Like wine, the taste of a particular cheese changes by season, location and cow (or goat or sheep). Pollyanna Forster, co-owner of Eat! Drink! in Edwards, said every step in the cheese-making process is crucial to both the flavor and quality.

“What really makes an artisanal cheese is (similar to what makes) an estate-grown wine,” Forster said. “(It’s) a level of quality and control (that includes) what the animal is feeling, how it is milked and at what point in the year it’s giving birth. This control goes all the way to the end in how you want to age the cheese.”

Unlike being a 22-year-old without a care in the world, there is no perfect age for cheese. It mainly depends on the type, with some cheeses considered aged after 48 hours and others, like gouda, seen as best when aged at least six years. When it comes to selecting a slice, knowing the backstory on what you’re buying is essential.

“For myself, it’s being able to connect all the dots,” Forster said. “Knowing that it’s coming from a small producer, ethically raised — happy goats, happy sheep and happy cows — there really is a difference. You can certainly taste it in the cheeses. It’s also about being able to have a relationship with the cheese monger, like a server at a table they’re procuring the cheese for you, explaining it to you and telling the story behind it.”


Tasting artisan cheese is a tantalizing experience for the tongue, in which your taste buds tickle in delight with new flavors every time. Eat! Drink! in Edwards carries roughly 100 different types of cheeses, half of which are available year-round and the other half being seasonal.

“(At Eat! Drink! you can) taste and try every single cheese before you buy it, so you can get what you like and may not see it again for another year,” Forster said.

Forster said while certain fine cheeses are an acquired taste, “with over 7,000 cheeses made just in France, there’s a cheese for everybody.”

Both Forster and Combs agreed that artisanal cheeses made here in the U.S. are finally making a name for themselves both nationally and overseas. In Colorado, which isn’t a great state for cows, seek out fresh cheeses made from sheep’s and goat milk. Forster recommends Haystack Mountain goat cheese, Jumpin’ Good Goat Dairy and MouCo Cheese Company, which produces soft-ripened cheeses near Fort Collins.
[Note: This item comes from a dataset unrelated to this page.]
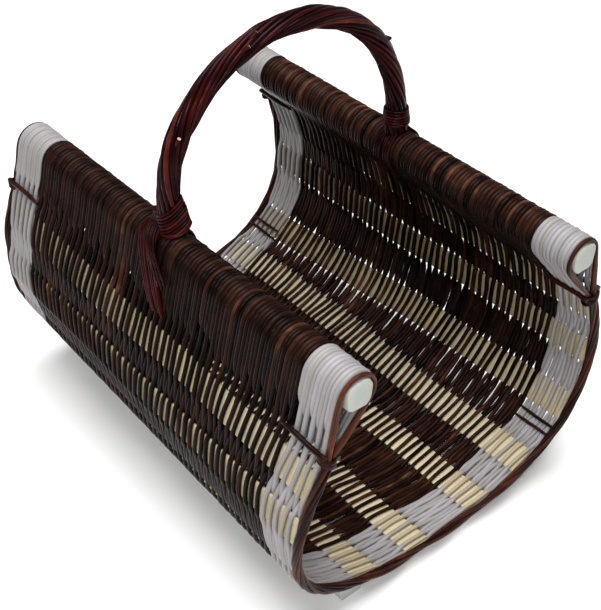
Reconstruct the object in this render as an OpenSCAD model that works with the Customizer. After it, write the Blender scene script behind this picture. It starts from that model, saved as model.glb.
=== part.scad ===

For some, the best part about eating cheese is having an excuse to wash it down with wine. Forget the old rule about only pairing fine cheeses with white wines. Combs said an easy motto to remember is “match the pungency to the potency,” in that if you have a mild cow’s milk cheese, you’ll want a mild, white wine.

Forster suggests pairing “like with like, or the opposite,” she said.

“A big rich red cabernet goes wonderfully with blue cheese, that would be ‘like with like,’” Forster said. “Champagne, with its acidity and bubbles, also goes well with blue cheese and that would be an opposite.”

In Europe, it’s common to eat fine cheese for dessert, partially due to its digestive properties. This habit has yet to take off on this side of the Atlantic, but if you do dream of ending your day with a smidgen of gouda or a piece of pecorino, don’t worry about running out.

“Never buy too much cheese,” Forster said. “Buy enough to enjoy it a couple of days and then come back and buy some more.”

We may have grown up thinking that craft cheese was spelled K-R-A-F-T, but now it’s time to enjoy the finer things in life. More grass-fed, straight from the farm, aged to perfection artisan cheese? Yes, please.